Ce n’est pas ainsi qu’on raisonne en France, je le sais.

Là, le vaincu est honoré, glorifié, choyé, tenu en haute estime. C’est, à vrai dire, le type le plus accompli, le plus parfait, la plus digne expression de l’humanité. Si vous voulez avoir droit au respect de tous, en France, commencez par vous faire battre. Toute la question est là : avez-vous été vaincu ? Pour savoir exactement quelle somme de respect vous sera dévolue, il s’agit simplement de dire, à haute et intelligible voix, combien de volées vous avez reçues. Ne cachez rien, avouez tout ; on vous tiendra compte de la plus faible capitulation et la moindre retraite sera portée à votre actif.

Voilà la règle. Il y a, naturellement, des exceptions pour la confirmer.
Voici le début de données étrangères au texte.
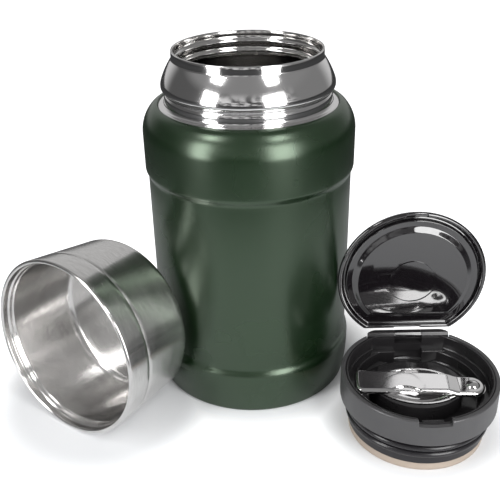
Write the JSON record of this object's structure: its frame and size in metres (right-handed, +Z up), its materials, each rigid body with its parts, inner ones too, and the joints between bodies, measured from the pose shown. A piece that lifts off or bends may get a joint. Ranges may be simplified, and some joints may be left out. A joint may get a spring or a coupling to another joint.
{
  "type": "insulated food jar",
  "caption": "Vacuum-insulated food jar with a wide mouth, a separate double-walled serving cup, and a stopper with a hinged flip lid over a folding spoon.",
  "frame": {"origin": "centre of the jar's base, on the table that the set stands on", "axes": "+Z up along the jar's axis; -Y to the front, where the stopper's thumb notch points; the stopper stands on the +X side and the cup on the -X side"},
  "size_m": [0.2384, 0.1471, 0.169],
  "materials": {
    "green_coat": "satin powder coat, fine grain",
    "polished_steel": "mirror polished stainless steel",
    "liner_steel": "plain stainless steel",
    "cup_steel": "stainless steel brushed around the cup",
    "copper": "bright copper foil",
    "getter_metal": "sintered metal",
    "solder": "cast bead",
    "satin_black": "satin moulded plastic",
    "gloss_black": "high gloss moulded plastic",
    "foam": "moulded foam",
    "silicone": "soft silicone"
  },
  "bodies": {
    "jar": {"outer_shell": "green_coat", "neck_ring": "polished_steel", "inner_liner": "liner_steel", "copper_foil": "copper", "getter": "getter_metal", "outer_bottom": "liner_steel", "vacuum_plug": "solder", "base_cap": "liner_steel"},
    "stopper": {"stopper_body": "satin_black", "spoon_tray": "gloss_black", "stopper_foam": "foam", "stopper_base": "satin_black", "seal_ring": "silicone", "hinge_pin": "polished_steel"},
    "lid": {"flip_lid": "gloss_black"},
    "spoon": {"spoon_bowl": "polished_steel", "spoon_washer": "polished_steel", "spoon_rivet": "polished_steel"},
    "handle": {"spoon_handle": "polished_steel"},
    "cup": {"cup_outer": "cup_steel", "cup_liner": "cup_steel"}
  },
  "joints": [
    {"name": "stopper_lift", "type": "slide", "parent": "jar", "child": "stopper", "axis": [0, -0.0872, 0.9962], "range_m": [0, 0.15]},
    {"name": "cup_lift", "type": "slide", "parent": "jar", "child": "cup", "axis": [0, 0, 1], "range_m": [0, 0.12]},
    {"name": "lid_hinge", "type": "hinge", "parent": "stopper", "child": "lid", "pos_m": [0.07734, -0.02865, 0.0304], "axis": [1, 0, 0], "range_deg": [0, 89]},
    {"name": "spoon_lift", "type": "slide", "parent": "stopper", "child": "spoon", "axis": [0, 0, 1], "range_m": [0, 0.15]},
    {"name": "spoon_fold", "type": "hinge", "parent": "spoon", "child": "handle", "pos_m": [0.10094, -0.06655, 0.0275], "axis": [0, 0, 1], "range_deg": [0, 180]}
  ],
  "couplings": [
    {"joint": "spoon_fold", "follows": "spoon_lift", "rad_per_m": 20.933}
  ]
}
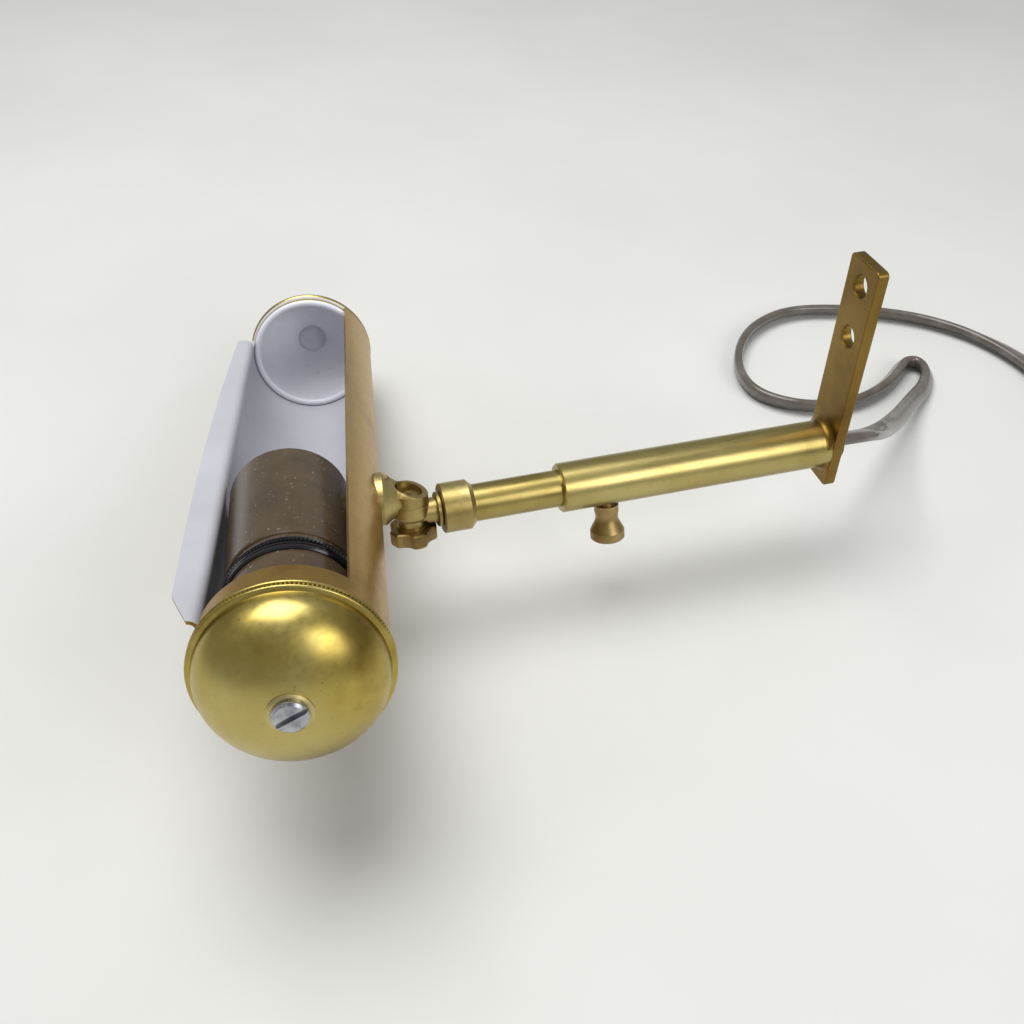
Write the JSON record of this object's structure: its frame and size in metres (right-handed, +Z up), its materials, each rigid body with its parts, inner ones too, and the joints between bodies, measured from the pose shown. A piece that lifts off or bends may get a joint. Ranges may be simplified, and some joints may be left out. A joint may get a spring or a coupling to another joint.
{
  "type": "piano lamp",
  "caption": "Brass piano lamp: an open trough shade with domed caps on a swivel and a telescopic arm, brazed to a flat drilled bracket bar, with flex and plug.",
  "frame": {"origin": "On the back face of the bracket bar, midway between its two screw holes.", "axes": "+Z up the bracket bar, +Y out of the back of the bar towards the surface it is screwed to, so the arm runs along -Y, +X towards the near end of the shade."},
  "size_m": [0.1939, 0.4018, 0.0903],
  "materials": {
    "aged_brass": "polished, with brown tarnish",
    "dark_brass": "darkened by handling",
    "pale_brass": "plain turned",
    "nickel": "worn nickel plate",
    "black_bakelite": "moulded, glossy",
    "glazed_ceramic": "glazed",
    "zinced_steel": "dull",
    "brown_pvc": "smooth, slightly glossy",
    "white_pvc": "smooth",
    "black_plastic": "smooth"
  },
  "bodies": {
    "bracket_arm": {"bracket_bar": "aged_brass", "outer_tube": "aged_brass", "braze_fillet": "aged_brass", "tube_bush": "black_plastic", "flex_in_tube": "brown_pvc", "flex_cord": "brown_pvc", "cord_coil": "brown_pvc", "coil_tie": "black_plastic", "cord_tail": "brown_pvc", "plug_body": "brown_pvc", "plug_pins": "nickel"},
    "pressure_pad": {"thumb_pad": "pale_brass"},
    "thumbscrew": {"thumb_screw": "dark_brass"},
    "sliding_tube": {"inner_tube": "aged_brass", "ferrule": "aged_brass"},
    "swivel_lower": {"swivel_arm_half": "aged_brass", "swivel_clip": "zinced_steel", "flex_in_swivel": "white_pvc"},
    "spring_washer": {"swivel_washer": "pale_brass"},
    "hand_nut": {"star_nut": "aged_brass"},
    "lamp_head": {"swivel_shade_half": "aged_brass", "pivot_screw": "pale_brass", "swivel_sleeve": "white_pvc", "hub_saddle": "pale_brass", "hub_nut": "zinced_steel", "shade_shell": "aged_brass", "near_cap": "aged_brass", "near_cup_washer": "pale_brass", "near_cap_screw": "nickel", "far_cap": "aged_brass", "far_cup_washer": "pale_brass", "far_cap_screw": "nickel", "far_cap_nut": "pale_brass", "holder_bracket": "zinced_steel", "holder_stud": "zinced_steel", "stud_nut": "zinced_steel", "lampholder_cap": "black_bakelite", "lampholder_ring": "black_bakelite", "lampholder_shell": "black_bakelite", "holder_insulator": "glazed_ceramic", "threaded_sleeve": "pale_brass", "centre_contact": "pale_brass", "terminal_screws": "pale_brass", "inner_wires": "white_pvc"}
  },
  "joints": [
    {"name": "arm_slide", "type": "slide", "parent": "bracket_arm", "child": "sliding_tube", "axis": [0, -1, 0], "range_m": [-0.021, 0.04]},
    {"name": "swivel_roll", "type": "hinge", "parent": "sliding_tube", "child": "swivel_lower", "pos_m": [0, -0.1154, -0.0403], "axis": [0, -1, 0], "range_deg": [-184, 160]},
    {"name": "shade_swing", "type": "hinge", "parent": "swivel_lower", "child": "lamp_head", "pos_m": [0, -0.1154, -0.0403], "axis": [0.2011, 0, -0.9796], "range_deg": [-78, 74]},
    {"name": "washer_travel", "type": "slide", "parent": "swivel_lower", "child": "spring_washer", "axis": [0.2011, 0, -0.9796], "range_m": [0, 0.00035]},
    {"name": "hand_nut_turn", "type": "hinge", "parent": "spring_washer", "child": "hand_nut", "pos_m": [0.00133, -0.1154, -0.04677], "axis": [0.2011, 0, -0.9796], "range_deg": [0, 184]},
    {"name": "pad_travel", "type": "slide", "parent": "bracket_arm", "child": "pressure_pad", "axis": [0.309, 0, -0.9511], "range_m": [0, 0.0014]},
    {"name": "thumbscrew_turn", "type": "hinge", "parent": "pressure_pad", "child": "thumbscrew", "pos_m": [0.00196, -0.0645, -0.04634], "axis": [0.309, 0, -0.9511], "range_deg": [0, 724]}
  ],
  "couplings": [
    {"joint": "hand_nut_turn", "follows": "washer_travel", "rad_per_m": 8976},
    {"joint": "thumbscrew_turn", "follows": "pad_travel", "rad_per_m": 8976}
  ]
}
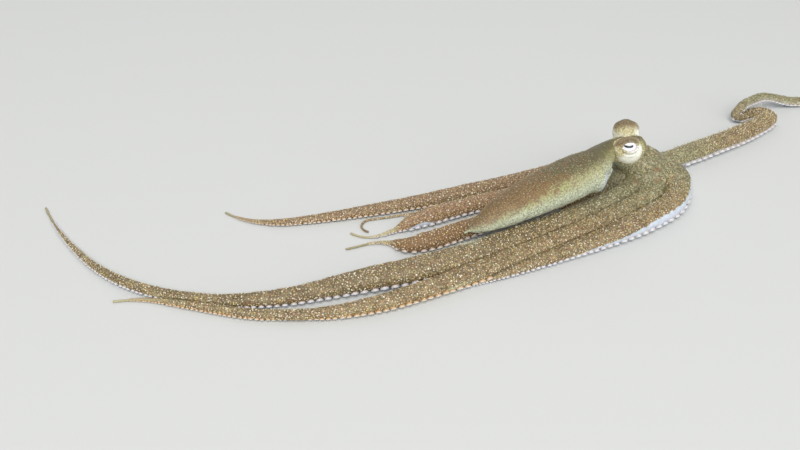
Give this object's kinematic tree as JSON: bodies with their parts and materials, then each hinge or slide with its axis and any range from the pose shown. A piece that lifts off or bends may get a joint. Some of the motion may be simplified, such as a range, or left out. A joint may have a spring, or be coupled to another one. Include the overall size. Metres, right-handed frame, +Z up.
{
  "type": "octopus",
  "caption": "Slender long-armed octopus lying on a level floor, arms swept back along its body and one arm reaching forward.",
  "frame": {"origin": "middle of the whole animal's box, at floor level", "axes": "+X the way the animal faces, its right side towards -Y, +Z up"},
  "size_m": [0.4744, 0.1886, 0.0302],
  "materials": {
    "skin": "moist mottled skin, brown and sand-coloured with pale yellow grains",
    "pale_skin": "moist whitish skin of the funnel",
    "eye": "wet, clear and glossy over a white iris and a black slit pupil"
  },
  "bodies": {
    "root": {"arm_left_1_1": "skin", "arm_left_1_2": "skin", "arm_left_1_3": "skin", "arm_left_1_4": "skin", "arm_left_2_1": "skin", "arm_left_2_2": "skin", "arm_left_2_3": "skin", "arm_left_3_1": "skin", "arm_left_3_2": "skin", "arm_left_3_3": "skin", "arm_left_4_1": "skin", "arm_left_4_2": "skin", "arm_left_4_3": "skin", "arm_right_1_1": "skin", "arm_right_1_2": "skin", "arm_right_1_3": "skin", "arm_right_1_4": "skin", "arm_right_1_5": "skin", "arm_right_1_6": "skin", "arm_right_2_1": "skin", "arm_right_2_2": "skin", "arm_right_2_3": "skin", "arm_right_2_4": "skin", "arm_right_3_1": "skin", "arm_right_3_2": "skin", "arm_right_3_3": "skin", "arm_right_3_4": "skin", "arm_right_3_5": "skin", "arm_right_4_1": "skin", "arm_right_4_2": "skin", "arm_right_4_3": "skin", "arm_right_4_4": "skin", "arm_right_4_5": "skin", "crown": "skin", "eye_left": "eye", "eye_right": "eye", "funnel": "pale_skin", "head": "skin", "mantle": "skin"}
  },
  "joints": []
}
S’il vous arrive d’être battu et que vous soyez Italien, par exemple, on n’aura pas assez de moqueries pour vous en gratifier ; si vous êtes Arménien, on vous rira au nez ; et si vous avez le malheur d’être Anglais, tant pis pour vous ; vous ferez connaissance avec l’esprit français, et vous verrez de quel bois il se chauffe — depuis que les Prussiens ont remis leurs cannes sous leurs bras.